Breaking the Pattern: What Bitcoin’s Technical Level Means
For those who follow technical analysis and chart patterns, Monday’s price action in Bitcoin carries particular significance that extends beyond the simple dollar amount. The $65,112 low isn’t just another number on a chart—it represents a potentially crucial turning point in Bitcoin’s behavior since the conflict began. This level falls within striking distance of the $64,000 low that was recorded on February 28, the very day when the current war erupted. Over the five weeks since that initial shock, Bitcoin had been exhibiting what traders call a pattern of “higher lows” with each subsequent escalation in the conflict. The progression had been encouraging for bulls: from $64,000 to $66,000, then to $68,000, then $69,400, and most recently $70,596. Each time geopolitical tensions spiked and markets sold off, Bitcoin found support at progressively higher levels, suggesting growing confidence and accumulation.
Monday’s dip below the $66,000 level marks the first time in weeks that this floor has moved lower rather than continuing its upward trend. This break in pattern has significant implications for how traders and investors interpret Bitcoin’s strength and resilience in the face of global uncertainty. The critical question now facing the market for the remainder of the day and coming weeks is whether Bitcoin can recover from this setback and re-establish its upward trajectory of higher lows, proving that Monday’s dip was merely a temporary shakeout, or whether this represents the beginning of a more serious breakdown of the range that has held firm since the war’s outbreak. If the latter proves true, it could signal a shift in market psychology from gradual confidence-building to genuine concern about Bitcoin’s ability to serve as a safe haven or inflation hedge during sustained global crisis.
Inflation Pressures Mount Beyond Energy Sector
The broader economic implications of the conflict’s expansion extend far beyond immediate market volatility and touch on fundamental issues that will shape central bank policy and economic conditions for months to come. Oil prices reaching $115 per barrel would be concerning enough on their own, given the direct impact on gasoline prices, transportation costs, and countless petroleum-based products. However, the fact that aluminum prices have spiked following direct military attacks on production facilities represents a troubling new dimension to the inflationary pressures building in the global economy. Aluminum is a critical component in countless industries, from automotive manufacturing to construction to consumer electronics and beverage packaging. When its price jumps 6% in a single day due to supply disruptions, the ripple effects spread throughout industrial supply chains that were already stressed from previous disruptions.

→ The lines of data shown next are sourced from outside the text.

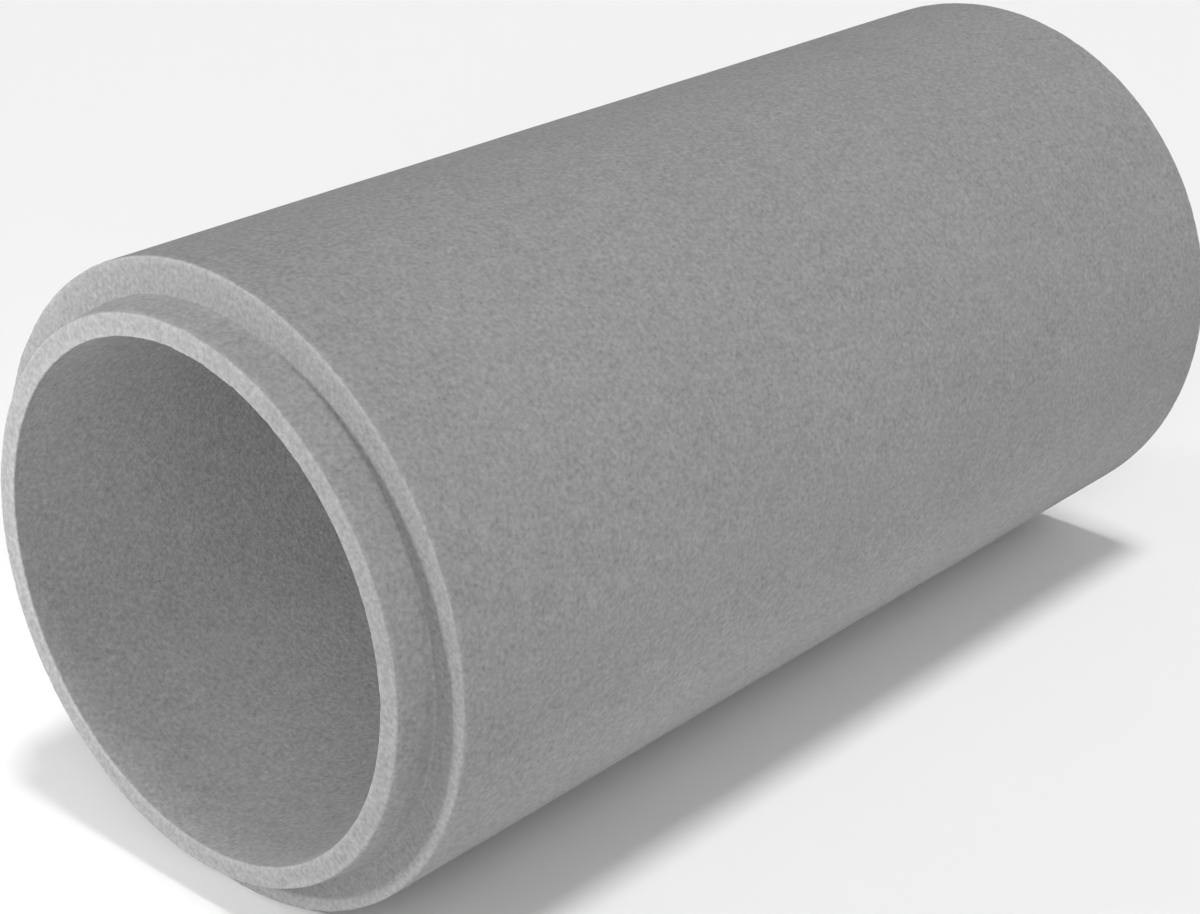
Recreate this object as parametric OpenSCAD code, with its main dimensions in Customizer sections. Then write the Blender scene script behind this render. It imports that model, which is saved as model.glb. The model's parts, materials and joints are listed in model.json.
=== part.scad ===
// Concrete sewer pipe, 600 mm bore, with tongue and groove ends.
// It lies on its side along X, with its tongue towards -X and its groove towards +X.

/* [Barrel] */
// Outside diameter of the barrel
barrel_d = 750; // [720:1:900]
// Inside diameter, the same from end to end
bore_d = 600; // [450:1:620]
// Whole length, from the tongue's end to the rim round the groove
pipe_l = 1500; // [1000:10:2500]

/* [Tongue] */
// How far the tongue stands out of its shoulder
tongue_l = 46; // [30:1:80]
// Outside diameter of the tongue where it meets the shoulder
tongue_root_d = 668; // [660:1:680]
// Outside diameter of the tongue at its end
tongue_tip_d = 654; // [640:1:660]

/* [Joint] */
// Space left all round and past the next pipe's tongue, for the sealant
joint_gap = 4; // [2:0.5:8]

/* [Edges] */
// Width of the small bevel on every outer corner
arris = 3; // [1:0.5:4]

/* [Hidden] */
$fn = 180;
barrel_r = barrel_d / 2;
bore_r = bore_d / 2;
tongue_root_r = tongue_root_d / 2;
tongue_tip_r = tongue_tip_d / 2;
groove_mouth_r = tongue_root_r + joint_gap;
groove_floor_r = tongue_tip_r + joint_gap;
// Stations along the axis, measured from the middle of the pipe
tongue_face = -pipe_l / 2;
shoulder_face = tongue_face + tongue_l;
rim_face = pipe_l / 2;
groove_seat = rim_face - tongue_l - joint_gap;

// Half of the section through the wall, as [radius, station along the axis].
module wall_section() {
    polygon([
        [bore_r, tongue_face + arris],
        [bore_r + arris, tongue_face],
        [tongue_tip_r - arris, tongue_face],
        [tongue_tip_r, tongue_face + arris],
        [tongue_root_r, shoulder_face],
        [barrel_r - arris, shoulder_face],
        [barrel_r, shoulder_face + arris],
        [barrel_r, rim_face - arris],
        [barrel_r - arris, rim_face],
        [groove_mouth_r + arris, rim_face],
        [groove_mouth_r, rim_face - arris],
        [groove_floor_r, groove_seat],
        [bore_r + arris, groove_seat],
        [bore_r, groove_seat - arris]
    ]);
}

// The pipe, cast in one piece, lying on the ground along X.
module pipe() {
    color("darkgray")
        translate([0, 0, barrel_r])
            rotate([0, 90, 0])
                rotate_extrude()
                    wall_section();
}

pipe();
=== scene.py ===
"""A concrete sewer pipe lying on its side, with its tongue end towards the camera."""

import json
import math

import bmesh
import bpy
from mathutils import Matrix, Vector, noise


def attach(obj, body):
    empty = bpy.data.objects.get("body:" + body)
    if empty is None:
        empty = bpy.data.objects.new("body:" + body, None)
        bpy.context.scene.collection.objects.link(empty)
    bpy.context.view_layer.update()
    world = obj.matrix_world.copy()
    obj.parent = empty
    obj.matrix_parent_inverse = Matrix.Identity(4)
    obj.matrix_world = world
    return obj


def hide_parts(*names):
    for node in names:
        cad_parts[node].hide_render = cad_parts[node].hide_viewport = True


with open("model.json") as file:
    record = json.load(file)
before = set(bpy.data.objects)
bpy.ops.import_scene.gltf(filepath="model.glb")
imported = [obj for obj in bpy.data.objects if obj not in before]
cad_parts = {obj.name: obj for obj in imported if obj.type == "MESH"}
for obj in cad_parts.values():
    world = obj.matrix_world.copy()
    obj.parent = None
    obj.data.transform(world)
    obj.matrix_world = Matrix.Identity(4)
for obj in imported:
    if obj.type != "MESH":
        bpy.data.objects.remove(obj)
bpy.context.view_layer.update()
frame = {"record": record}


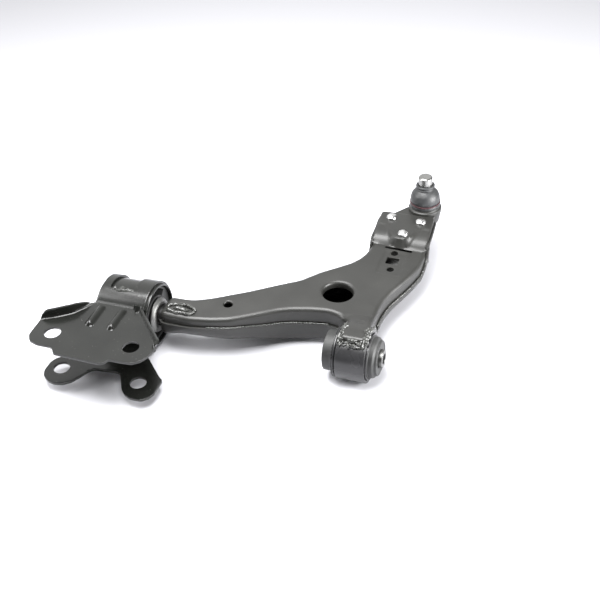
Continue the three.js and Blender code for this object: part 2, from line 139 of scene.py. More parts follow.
# ---- upper shell ----
# The arm's lid: 3 mm sheet pressed to a smooth tray with soft shoulders, open below. It narrows to
# a square neck for the rear pin, climbs on to the front bush tube and steps up to the ball joint.
def softened(points, corner, closed=True, turn=0.16, longest=6.0):
    """A polygon with rounded corners: walked at even steps, then each point becomes the bell-curve
    mean of the walk around it. Points are kept where the line has turned by turn, or gone longest."""
    points = np.asarray(points, float)
    ring = np.vstack([points, points[:1]]) if closed else points
    way = np.concatenate([[0], np.cumsum(np.linalg.norm(np.diff(ring, axis=0), axis=1))])
    count = int(max(40, way[-1] / max(corner / 6, 0.02)))
    at = np.linspace(0, way[-1], count, endpoint=not closed)
    walk = np.stack([np.interp(at, way, ring[:, k]) for k in range(2)], axis=1)
    reach = int(np.ceil(3 * corner / (way[-1] / count)))
    bell = np.exp(-0.5 * (np.arange(-reach, reach + 1) * way[-1] / count / corner) ** 2)
    bell /= bell.sum()
    if closed:
        padded = np.vstack([walk[-reach:], walk, walk[:reach]])
    else:
        before = 2 * walk[0] - walk[reach:0:-1]
        after = 2 * walk[-1] - walk[-2:-reach - 2:-1]
        padded = np.vstack([before, walk, after])
    soft = np.stack([np.convolve(padded[:, k], bell, "valid") for k in range(2)], axis=1)
    step = np.diff(soft, axis=0, append=soft[:1] if closed else soft[-1:])
    angle = np.unwrap(np.arctan2(step[:, 1], step[:, 0]))
    change = np.abs(np.diff(angle, prepend=angle[0]))
    if not closed:
        change[-1] = 0
    amount = np.cumsum(change / turn + np.linalg.norm(step, axis=1) / longest)
    keep = np.diff(np.floor(amount), prepend=-1) > 0
    keep[0] = True
    if not closed:
        keep[-1] = True
    return soft[keep]


def eased(points, corner):
    """A height line through points of (place, height), with its kinks rounded over corner."""
    line = softened(points, corner, closed=False, turn=0.03, longest=2.0)
    order = np.argsort(line[:, 0])
    return lambda place: np.interp(place, line[order, 0], line[order, 1])


def outwards(ring):
    """Unit normals of a counter-clockwise ring, pointing out of it."""
    run = np.roll(ring, -1, axis=0) - np.roll(ring, 1, axis=0)
    run /= np.linalg.norm(run, axis=1)[:, None]
    return np.stack([run[:, 1], -run[:, 0]], axis=1)


def inside(points, ring):
    """Whether each point lies inside a ring, by counting the ring's crossings to its right."""
    a, b = ring, np.roll(ring, -1, axis=0)
    x, y = points[:, :1], points[:, 1:]
    crosses = (a[:, 1] > y) != (b[:, 1] > y)
    rise = np.where(b[:, 1] == a[:, 1], 1e-9, b[:, 1] - a[:, 1])
    at = a[:, 0] + (y - a[:, 1]) * (b[:, 0] - a[:, 0]) / rise
    return (crosses & (x < at)).sum(axis=1) % 2 == 1


def flat_sheet(outline, holes, spacing):
    """Triangles that fill an outline round its holes: the rings' own points, and a staggered lattice
    of points at the given spacing kept clear of every ring. Rings keep their order, outline first."""
    rings = [outline, *holes]
    low, high = outline.min(axis=0), outline.max(axis=0)
    rows, columns = np.meshgrid(
        np.arange(low[1], high[1], spacing * 0.866), np.arange(low[0], high[0], spacing), indexing="ij")
    columns = columns + (np.arange(len(rows))[:, None] % 2) * spacing / 2
    lattice = np.stack([columns.ravel(), rows.ravel()], axis=1)
    lattice = lattice[inside(lattice, outline)]
    for ring in rings:
        near = np.linalg.norm(lattice[:, None] - ring[None], axis=2).min(axis=1)
        lattice = lattice[near > spacing * 0.55]
    for hole in holes:
        lattice = lattice[~inside(lattice, hole)]
    points = np.vstack([*rings, lattice])
    starts = np.cumsum([0] + [len(ring) for ring in rings])
    edges = [(start + i, start + (i + 1) % len(ring))
             for start, ring in zip(starts, rings) for i in range(len(ring))]
    made = geometry.delaunay_2d_cdt([Vector(p) for p in points], edges, [], 0, 1e-7)
    filled = np.array([tuple(v) for v in made[0]])
    faces = np.array(made[2])
    middle = filled[faces].mean(axis=1)
    keep = inside(middle, outline)
    for hole in holes:
        keep &= ~inside(middle, hole)
    return filled, faces[keep]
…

This broadening of inflationary pressures beyond the energy sector creates an extraordinarily difficult environment for the Federal Reserve and other central banks around the world. Prior to these latest developments, there had been cautious optimism that inflation was finally moderating enough to allow the Fed to consider cutting interest rates later this year, providing relief to borrowers and potentially stimulating economic growth. However, with oil prices surging and industrial commodity disruptions now entering the picture, that timeline for rate cuts becomes increasingly distant. The Fed faces the uncomfortable reality that the inflationary impact of this expanding conflict is no longer confined to one sector but is spreading across multiple areas of the economy simultaneously. For cryptocurrency markets, which have historically shown sensitivity to interest rate expectations and liquidity conditions, this means the hoped-for tailwind from looser monetary policy may remain out of reach for longer than many investors had anticipated, potentially limiting upside price action even if geopolitical tensions eventually ease.